I'm not sure there is anyone who hates KFC chicken and if you ask yourself why, it's probably because their chicken tastes good all the way to the bone.  They get that effect because they pressure cook/fry their chicken so it forces the spices through the meat.  This recipe is a way of doing the same thing, without having to have a very expensive  industrial pressure fryer installed in your house.  We actually love this chicken more than KFC.
Prep Time:
1 day
Cook Time:
25 Minutes
Servings:
4
Submitted by:
Jacqui



Ingredients
1 (3 1/2) pound chicken, cut into 8 pieces
1 teaspoon black pepper
1 teaspoon salt
1 teaspoon paprika
1 1/2 tbsp Herbs De Provence (Penzey Spices)

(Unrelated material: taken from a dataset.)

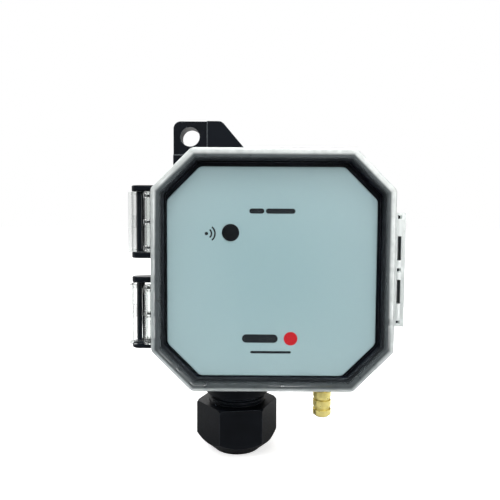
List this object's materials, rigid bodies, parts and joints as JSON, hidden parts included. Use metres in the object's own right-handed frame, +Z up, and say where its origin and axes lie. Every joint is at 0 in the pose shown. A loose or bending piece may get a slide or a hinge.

2 cups cultured buttermilk
For the seasoned flour:
2 cups flour
1 teaspoon salt
1/2 teaspoon paprika
1/2 teaspoon cayenne pepper
1/2 teaspoon garlic powder
1/2 teaspoon white pepper
1/2 teaspoon onion powder
2 1/2 quarts peanut oil for frying

Directions
  1. In a large plastic bag, mix black pepper, salt, paprika and Herbs De Provence.  Add chicken pieces and coat each piece evenly then place in a large plastic container.  Carefully add buttermilk until the chicken is covered then store in your refrigerator for up to 24 hours.  

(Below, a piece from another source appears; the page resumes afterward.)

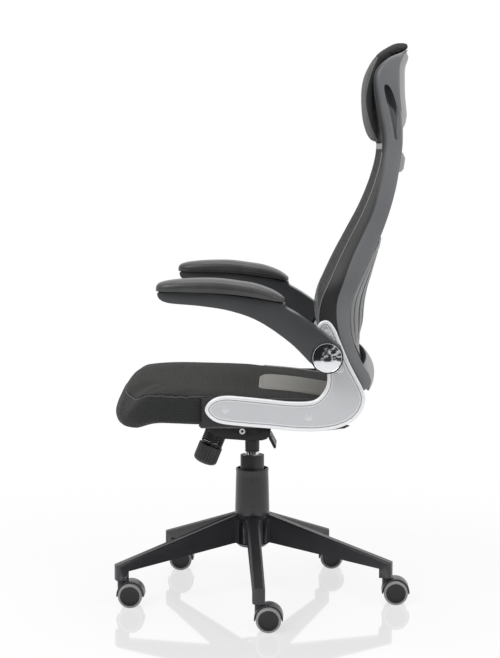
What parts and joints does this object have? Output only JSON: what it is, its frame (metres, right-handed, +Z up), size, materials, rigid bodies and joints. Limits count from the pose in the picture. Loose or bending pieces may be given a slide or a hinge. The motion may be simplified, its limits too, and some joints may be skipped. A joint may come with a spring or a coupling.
{
  "type": "office chair",
  "caption": "High-back swivel office chair with mesh back, slatted lumbar panel, built-in headrest, padded seat, flip-up arms on side brackets, gas lift and star base on castors.",
  "frame": {"origin": "on the floor, under the axis of the gas lift", "axes": "+Z up, -Y to the front of the chair, +X to the sitter's left"},
  "size_m": [0.656, 0.6107, 1.1535],
  "materials": {
    "base_nylon": "satin moulded",
    "cover_plastic": "satin moulded",
    "tube_paint": "black powder coat",
    "bush_plastic": "plain",
    "steel": "zinc plated",
    "chrome": "mirror",
    "castor_nylon": "satin moulded",
    "wheel_nylon": "satin with a grey tread ring",
    "collar_plastic": "plain",
    "mechanism_paint": "black powder coat",
    "spring_steel": "black",
    "knob_plastic": "ribbed",
    "lever_plastic": "satin",
    "pan_plastic": "moulded grain",
    "seat_fabric": "ribbed woven top, spacer mesh sides",
    "insert_fabric": "woven",
    "silver_casting": "satin silver",
    "arm_plastic": "satin moulded",
    "pad_foam": "soft skinned foam",
    "frame_plastic": "satin moulded",
    "mesh_fabric": "open woven mesh",
    "lumbar_plastic": "satin moulded",
    "head_fabric": "spacer mesh"
  },
  "bodies": {
    "base": {"star_base": "base_nylon", "column_cover": "cover_plastic", "stand_tube": "tube_paint", "guide_bush": "bush_plastic", "thrust_bearing": "steel"},
    "lift_rod": {"piston_rod": "steel", "retaining_clip": "steel"},
    "column": {"pressure_tube": "chrome", "column_collar": "collar_plastic", "mechanism_housing": "mechanism_paint", "pivot_bolt": "steel", "tension_spring": "spring_steel"},
    "release_pin": {"release_pin": "steel"},
    "tilt_lock": {"lever_bush": "bush_plastic"},
    "height_lever": {"lever_rod": "mechanism_paint", "lever_paddle": "lever_plastic"},
    "seat": {"tilt_plate": "mechanism_paint", "tension_bolt": "steel", "seat_pan": "pan_plastic", "seat_screws": "steel", "seat_cushion": "seat_fabric", "seat_insert_left": "insert_fabric", "seat_insert_right": "insert_fabric", "bracket_left": "silver_casting", "bracket_right": "silver_casting", "bracket_bolts": "silver_casting", "arm_bolt_left": "steel", "arm_bolt_right": "steel", "back_frame": "frame_plastic", "back_mesh": "mesh_fabric", "lumbar_panel": "lumbar_plastic", "headrest_pad": "head_fabric"},
    "tension_knob": {"tension_knob": "knob_plastic"},
    "arm_left": {"arm_left": "arm_plastic", "arm_pad_left": "pad_foam", "hub_cap_left": "chrome"},
    "arm_right": {"arm_right": "arm_plastic", "arm_pad_right": "pad_foam", "hub_cap_right": "chrome"},
    "castor_1": {"castor_1_hood": "castor_nylon", "castor_1_pins": "steel"},
    "castor_1_wheel_left": {"castor_1_wheel_left": "wheel_nylon"},
    "castor_1_wheel_right": {"castor_1_wheel_right": "wheel_nylon"},
    "castor_2": {"castor_2_hood": "castor_nylon", "castor_2_pins": "steel"},
    "castor_2_wheel_left": {"castor_2_wheel_left": "wheel_nylon"},
    "castor_2_wheel_right": {"castor_2_wheel_right": "wheel_nylon"},
    "castor_3": {"castor_3_hood": "castor_nylon", "castor_3_pins": "steel"},
    "castor_3_wheel_left": {"castor_3_wheel_left": "wheel_nylon"},
    "castor_3_wheel_right": {"castor_3_wheel_right": "wheel_nylon"},
    "castor_4": {"castor_4_hood": "castor_nylon", "castor_4_pins": "steel"},
    "castor_4_wheel_left": {"castor_4_wheel_left": "wheel_nylon"},
    "castor_4_wheel_right": {"castor_4_wheel_right": "wheel_nylon"},
    "castor_5": {"castor_5_hood": "castor_nylon", "castor_5_pins": "steel"},
    "castor_5_wheel_left": {"castor_5_wheel_left": "wheel_nylon"},
    "castor_5_wheel_right": {"castor_5_wheel_right": "wheel_nylon"}
  },
  "joints": [
    {"name": "seat_swivel", "type": "hinge", "parent": "base", "child": "lift_rod", "pos_m": [0, 0, 0.1], "axis": [0, 0, 1], "continuous": true},
    {"name": "seat_lift", "type": "slide", "parent": "lift_rod", "child": "column", "axis": [0, 0, 1], "range_m": [0, 0.1]},
    {"name": "seat_tilt", "type": "hinge", "parent": "column", "child": "seat", "pos_m": [0, -0.019, 0.3569], "axis": [-1, 0, 0], "range_deg": [0, 15], "stiffness_Nm_per_rad": 90, "springref_deg": -34.38, "deforming": ["tension_spring"]},
    {"name": "knob_turn", "type": "hinge", "parent": "seat", "child": "tension_knob", "pos_m": [0, -0.087, 0.3194], "axis": [0, 0.3746, 0.9272], "continuous": true},
    {"name": "tilt_lock_slide", "type": "slide", "parent": "column", "child": "tilt_lock", "axis": [-1, 0, 0], "range_m": [0, 0.012]},
    {"name": "lever_lift", "type": "hinge", "parent": "tilt_lock", "child": "height_lever", "pos_m": [-0.0405, 0, 0.3569], "axis": [0, 1, 0], "range_deg": [0, 5], "stiffness_Nm_per_rad": 4, "springref_deg": -20.05},
    {"name": "pin_press", "type": "slide", "parent": "column", "child": "release_pin", "axis": [0, 0, -1], "range_m": [0, 0.0036]},
    {"name": "arm_flip_left", "type": "hinge", "parent": "seat", "child": "arm_left", "pos_m": [0.27, 0.15414, 0.54131], "axis": [-1, 0, 0], "range_deg": [0, 90]},
    {"name": "arm_flip_right", "type": "hinge", "parent": "seat", "child": "arm_right", "pos_m": [-0.27, 0.15414, 0.54131], "axis": [-1, 0, 0], "range_deg": [0, 90]},
    {"name": "castor_swivel_1", "type": "hinge", "parent": "base", "child": "castor_1", "pos_m": [0.28815, 0.02217, 0.06], "axis": [0, 0, 1], "continuous": true},
    {"name": "wheel_turn_1_left", "type": "hinge", "parent": "castor_1", "child": "castor_1_wheel_left", "pos_m": [0.30515, 0.04177, 0.025], "axis": [1, 0, 0], "continuous": true},
    {"name": "wheel_turn_1_right", "type": "hinge", "parent": "castor_1", "child": "castor_1_wheel_right", "pos_m": [0.27115, 0.04177, 0.025], "axis": [1, 0, 0], "continuous": true},
    {"name": "castor_swivel_2", "type": "hinge", "parent": "base", "child": "castor_2", "pos_m": [0.06796, 0.2809, 0.06], "axis": [0, 0, 1], "continuous": true},
    {"name": "wheel_turn_2_left", "type": "hinge", "parent": "castor_2", "child": "castor_2_wheel_left", "pos_m": [0.08496, 0.3005, 0.025], "axis": [1, 0, 0], "continuous": true},
    {"name": "wheel_turn_2_right", "type": "hinge", "parent": "castor_2", "child": "castor_2_wheel_right", "pos_m": [0.05096, 0.3005, 0.025], "axis": [1, 0, 0], "continuous": true},
    {"name": "castor_swivel_3", "type": "hinge", "parent": "base", "child": "castor_3", "pos_m": [-0.24615, 0.15143, 0.06], "axis": [0, 0, 1], "continuous": true},
    {"name": "wheel_turn_3_left", "type": "hinge", "parent": "castor_3", "child": "castor_3_wheel_left", "pos_m": [-0.22915, 0.17103, 0.025], "axis": [1, 0, 0], "continuous": true},
    {"name": "wheel_turn_3_right", "type": "hinge", "parent": "castor_3", "child": "castor_3_wheel_right", "pos_m": [-0.26315, 0.17103, 0.025], "axis": [1, 0, 0], "continuous": true},
    {"name": "castor_swivel_4", "type": "hinge", "parent": "base", "child": "castor_4", "pos_m": [-0.22009, -0.18731, 0.06], "axis": [0, 0, 1], "continuous": true},
    {"name": "wheel_turn_4_left", "type": "hinge", "parent": "castor_4", "child": "castor_4_wheel_left", "pos_m": [-0.20309, -0.16771, 0.025], "axis": [1, 0, 0], "continuous": true},
    {"name": "wheel_turn_4_right", "type": "hinge", "parent": "castor_4", "child": "castor_4_wheel_right", "pos_m": [-0.23709, -0.16771, 0.025], "axis": [1, 0, 0], "continuous": true},
    {"name": "castor_swivel_5", "type": "hinge", "parent": "base", "child": "castor_5", "pos_m": [0.11013, -0.26719, 0.06], "axis": [0, 0, 1], "continuous": true},
    {"name": "wheel_turn_5_left", "type": "hinge", "parent": "castor_5", "child": "castor_5_wheel_left", "pos_m": [0.12713, -0.24759, 0.025], "axis": [1, 0, 0], "continuous": true},
    {"name": "wheel_turn_5_right", "type": "hinge", "parent": "castor_5", "child": "castor_5_wheel_right", "pos_m": [0.09313, -0.24759, 0.025], "axis": [1, 0, 0], "continuous": true}
  ],
  "couplings": [
    {"joint": "pin_press", "follows": "lever_lift", "m_per_rad": 0.0404}
  ]
}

  2. Halfway through marinating time, turn chicken to make sure buttermilk has penetrated all sides of the pieces.
  3. Combine flour, salt, paprika, cayenne, garlic powder, white pepper, and onion powder in a large shallow dish.
  4. Remove chicken from the buttermilk and dredge each piece in the seasoned flour. Shake off any excess and transfer to a plate.
  5. Heat peanut oil in a large Dutch oven to 350 degrees F (175 degrees C). Add all the chicken to the pan and cook for 10 minutes.
  6. Turn chicken pieces and cook for another 10-15 minutes.
  7. Remove chicken from the oil and transfer to a cooling rack set over a paper towel lined baking sheet. Let sit for 10 minutes before serving.

Notes
If you have never used Herbs de Provence, you can find a pre-mixed version by Penzey Spices (or make your own using the following) which contains rosemary, cracked fennel, thyme, savory, basil, tarragon, dill weed, Turkish Oregano, lavender, chervil and marjoram.